This is what AWS is really good at – although a centralized technology – it makes it easy to have your data somewhere people can find and run more advanced analytics on using tools like SQL, & Jupyter Notebooks. It also allows for granular role-based access control. I don’t know what the decentralized alternative is but would love to

2 Likes

Great work here. I’d love to see the number of delegators each steward has delegating to them as well. Something like this:

6 Likes

Number of delegators has been added to the table. @ivanmolto have also been working hard on an additional deep dive into our Governor Alpha set up.

Some very interesting data can be found here: Dune Analytics

4 Likes

was just messing around with breadcrumbs.app tonight and was able to come up with this sankey diagram that allows ppl to follow the flow of GTC out of the timelock + to the workstreams + to their contributors. pretty neat!

ivan, would love to show u breadcrumbs.app sometime.

3 Likes

This is cool! We have discussed creating a subgraph for the Steward Health Card-project as a potential metric of engagement. The theory being that Stewards receiving GTC less than 4 hops from the multisig is a strong indicator of engagement. Especially if it’s occurring month after month.

1 Like

Yes, of course. I would love it. I didn’t know about this tool. It is a result outstanding visually!

2 Likes

this is great - I would love to use some of this for the workstream and treasury health dashboard to be added as DAO tools alongside the steward health cards

3 Likes

@ivanmolto and I have been looking into the correlation between GTC outflow from GitcoinDAO and GTC spot price. A common belief is that Workstreams compensating contributors with GTC would somehow negatively impact the price of GTC. We put this theory to the test through a number of queries in this Dune Dashboard to see if it holds any water.

In order to produce a meaningful analysis we couldn’t just track GTC outflow from Workstreams and compare that to GTC price. To accurately test this hypothesis we need to take one step further and track GTC outflow from contributors in relation to price.

A common conception about contributors receiving compensation in GTC is that they will immediately sell their tokens for other assets, causing a massive sell wall and negative price movement as a result.

After analyzing 269 unique contributors over time we can see that this is far from the truth. The data show that contributors of GitcoinDAO are likely to hold their GTC and the average amount of GTC held by this group is increasing. The first figure below shows the number of contributors who hold more than 0, 100 and 1000 GTC respectively. The second figure displays the amount of GTC held (x100) in total by this group as well as their average GTC holdings. These metrics are all increasing.

We could not find a correlation between GTC outflow from Workstreams and GTC price movement:

As we looked further into what could impact GTC we found a correlation between GTC and other governance tokens. In general, GTC seems to be following the movements of the market sector. The figure below show the price movement of other governance tokens and GTC, relative to their price on May 25th 2021:

In conclusion; the hypothesis that sending GTC to Workstreams who then pay contributors would negatively impact GTC price can not be proven through the data. GTC is however correlated to similar tokens in the sector.

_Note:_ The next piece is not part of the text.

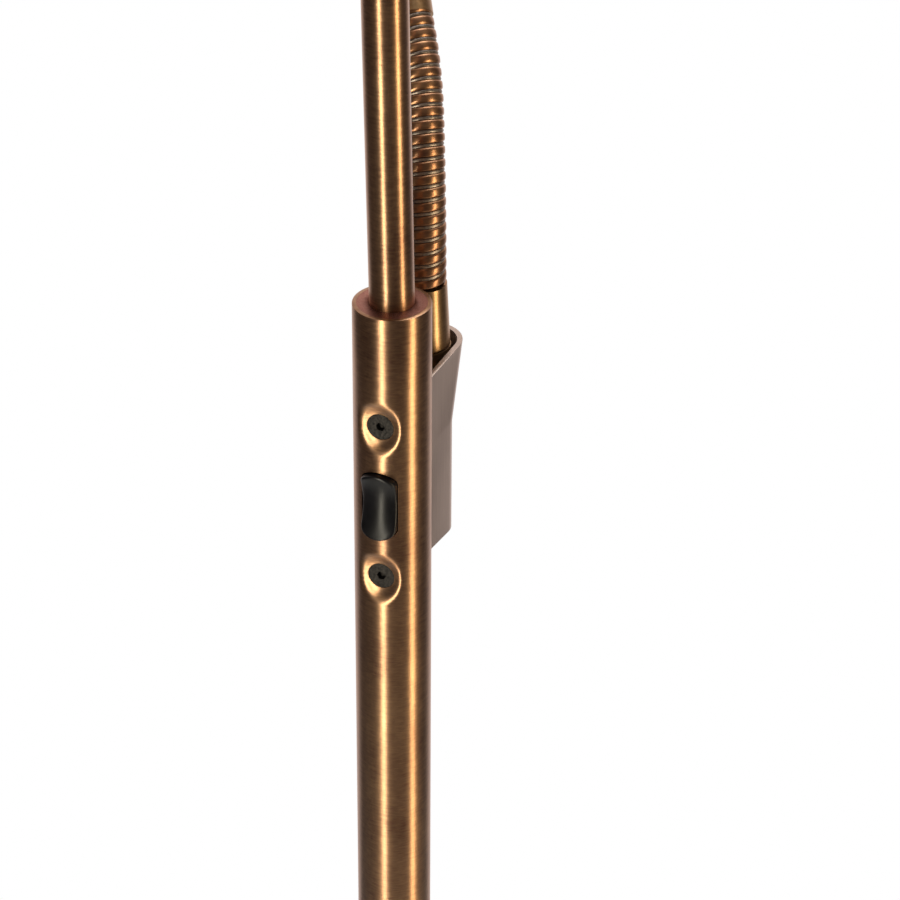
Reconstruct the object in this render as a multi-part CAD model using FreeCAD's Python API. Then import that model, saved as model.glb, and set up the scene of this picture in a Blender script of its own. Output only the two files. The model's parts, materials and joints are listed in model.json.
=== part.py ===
import FreeCAD, Part
import math
import os

# Two-light floor lamp: a dimmable uplighter on a straight column, with a reading head on a gooseneck arm.
# Millimetres. The origin is the centre of the base's underside and +Z is up. The rocker switch faces -Y, and the
# sheet bracket that carries the reading arm is on the +Y side of the column.

V = FreeCAD.Vector
X_AXIS = V(1, 0, 0)
Y_AXIS = V(0, 1, 0)
Z_AXIS = V(0, 0, 1)

# ---------------------------------------------------------------- fits
SLIP = 0.02          # radial gap of pieces screwed, pressed or glued into one another
RUNNING = 0.06       # radial gap of a shaft that turns in its bore
SEAT = 0.05          # gap between two flat faces that rub
AIR = 0.4            # gap round loose inner pieces
spun_steps = 5       # straight steps in which a large curve is spun
core_sides = 12
winding_sides = 6

# ---------------------------------------------------------------- base
base_radius = 140.0
base_rim_height = 14.0
base_height = 34.0
base_boss_radius = 24.0
base_shoulder = 6.0
cover_wall = 1.5
pad_thickness = 2.5
plate_thickness = 1.5
weight_gap = 0.5
nipple_radius = 5.0
nipple_bore = 3.2
nut_height = 5.0
nut_across_flats = 14.0
washer_radius = 11.0
washer_thickness = 1.5
nut_recess_depth = 18.0
gland_height = 9.5
gland_neck_radius = 3.6
gland_bore = 1.5
gland_flange_radius = 5.5
gland_flange = 2.0

# ---------------------------------------------------------------- column
column_top = 1105.0
column_radius = 14.0
column_wall = 1.5
foot_length = 30.0
foot_collar_radius = 20.0
foot_collar_height = 14.0
plug_length = 28.0
upper_radius = 8.0
upper_wall = 1.0
upper_length = 690.0
upper_socket = 25.0
upper_lean = 1.0                 # degrees, as the tube stands in the plug
upper_lean_azimuth = 248.0       # degrees from +Y, clockwise seen from above

# ---------------------------------------------------------------- switch
switch_centre = -75.5            # all switch heights are measured from the column's top
screw_spread = 62.4
dimple_depth = 2.7
dimple_flat_radius = 5.3
dimple_radius = 9.4
screw_head_radius = 5.0
screw_radius = 2.5
screw_length = 9.0
screw_sink = 0.05
hex_key = 3.0
hex_depth = 2.2
insert_radius = 4.0
insert_length = 4.8
rocker_width = 13.4
rocker_height = 26.7
rocker_end_radius = 9.0
rocker_corner = 2.0
rocker_middle = 15.0             # distance of the rocker's face from the column's axis, in its middle
rocker_ends = 16.3               # and at its two ends
rocker_crown = 15.0              # radius of the face across
rocker_pivot = 8.0               # distance of the pivot from the column's axis
rocker_pin_radius = 1.0
window_gap_ends = 0.45
window_gap_sides = 0.25
carrier_top = -30.5
carrier_bottom = -116.0
carrier_back = 1.9
board_thickness = 1.6
board_width = 18.0
tact_spacing = 16.0
tact_size = 6.0
tact_height = 3.5
tact_travel_gap = 0.6

# ---------------------------------------------------------------- reading bracket
arm_reach = 30.7                 # distance of the gooseneck's foot from the column's axis
bracket_top = -31.3
bracket_kink = -59.5
bracket_bottom_front = -103.3
bracket_bottom_back = -105.8
bracket_reach_top = arm_reach + 2.1
bracket_reach_bottom = arm_reach - 8.0
bracket_radius = 13.05
bracket_wall = 2.0
bracket_front_half_width = 12.2
bracket_front = 7.2
web_thickness = 3.0
post_height = 8.0
swivel_nut_height = 3.0          # a thin lock nut, whose corners stay clear of the sloping back
swivel_nut_across_flats = 12.4
post_radius = 9.6
friction_washer_radius = 7.0
friction_washer_thickness = 0.5
stop_groove_radius = 8.0
stop_pin_radius = 0.5
stop_pin_depth = 1.0
swivel_limit = 110.0

# ---------------------------------------------------------------- gooseneck
ferrule_top_radius = 8.1
ferrule_foot_radius = 9.35
ferrule_length = 24.0
ferrule_core_depth = 9.0
goose_radius = 7.85
goose_wire = 1.45                # radius of the outer winding
goose_core_radius = goose_radius - 3.1
goose_core_bore = 3.0
goose_pitch = 4.53
goose_lower_length = 61.0
goose_lower_tilt = 34.3          # degrees from upright at the end of the lower bend
goose_lower_azimuth = -24.8      # degrees from +Y, clockwise seen from above
goose_upper_length = 35.0
goose_upper_tilt = 44.9
goose_upper_azimuth = -37.4

# ---------------------------------------------------------------- reading arm and head
arm_length = 236.0
arm_wall = 1.2
arm_socket = 9.0
eye_thickness = 6.0
eye_radius = 6.0
eye_reach = 18.0
knuckle_screw_radius = 2.0
yoke_ear = 3.0
yoke_gap = 0.3
yoke_reach = 26.0
yoke_base_radius = 12.0
yoke_base_thickness = 4.0
head_elevation = -70.0           # degrees, the direction in which the reading head shines
shade_back_radius = 15.0
shade_neck_length = 20.0
shade_mouth_radius = 36.0
shade_length = 66.0
shade_wall = 1.2
sink_radius = 12.5
sink_length = 18.0
sink_fins = 8
lens_thickness = 2.5
lens_recess = 2.0
ring_wall = 1.0
ring_ledge = 1.2
ring_air = 0.3             # gap between a holding ring and the spun wall round it

# ---------------------------------------------------------------- uplighter
dish_radius = 142.0
dish_depth = 40.0
dish_foot_radius = 30.0
dish_wall = 1.5
hub_radius = 24.0
hub_height = 12.0
hub_overlap = 8.0
driver_radius = 40.0
driver_height = 14.0
uplight_board_thickness = 2.0
diffuser_thickness = 3.0
diffuser_crown = 2.8             # how far it stands above the dish's rim
diffuser_bevel = 1.5
ring_width = 7.0
ring_lip = 1.0
nut_air = 4.0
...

We encourage you all to look through the dashboard and we welcome feedback on ways to improve these further. A couple of additional visuals and tweaks will be added to the dashboard in the coming days.

Enormous shoutout to @ivanmolto for the amazing job.

Our two previous dashboards can be found here:
GitcoinDAO: Governance & Financial overview
GitcoinDAO: Governor Alpha & Timelock

10 Likes

The same to you @Fred It has been an amazing job side by side with you. Please all you enjoy the insights!

2 Likes

Great to see some data! Thanks for taking effort and time to put together.

After analyzing 269 unique contributors over time we can see that this is far from the truth.

Does this mean data set is limited to these 269 individuals over the entire time frame? So any contributor that may have joined in Feb 2022 would not be counted?

In conclusion; the hypothesis that sending GTC to Workstreams who then pay contributors would negatively impact GTC price can not be proven through the data.

Assuming the population is constant throughout the period, the conclusion is undeniable. But concerns right now are more forward looking – it’s easy to hold an appreciating asset, especially given most contributors have likely been sitting pretty from wider market during this time. Will be interesting to revisit this after each round and see how trend develops in response to wider market turmoil

1 Like

I could have clarified the “269” number a bit better.
269 is the current number of total contributors we are able to identify on-chain.

On May 25th 2021, when GitcoinDAO launched, we had 0 on-chain contributors. Now we’ve reached 269. A visual for the number of total contributors over time can potentially be added to the dashboard for clarity!

In my opinion we have seen some pretty big market turmoil in the last months but I absolutely agree, it will be very interesting to see how things evolve. Thanks!

This is great @Fred and @ivanmolto
It would also be great to see if or not rounds exhibit any trend in pricing of GTC!

3 Likes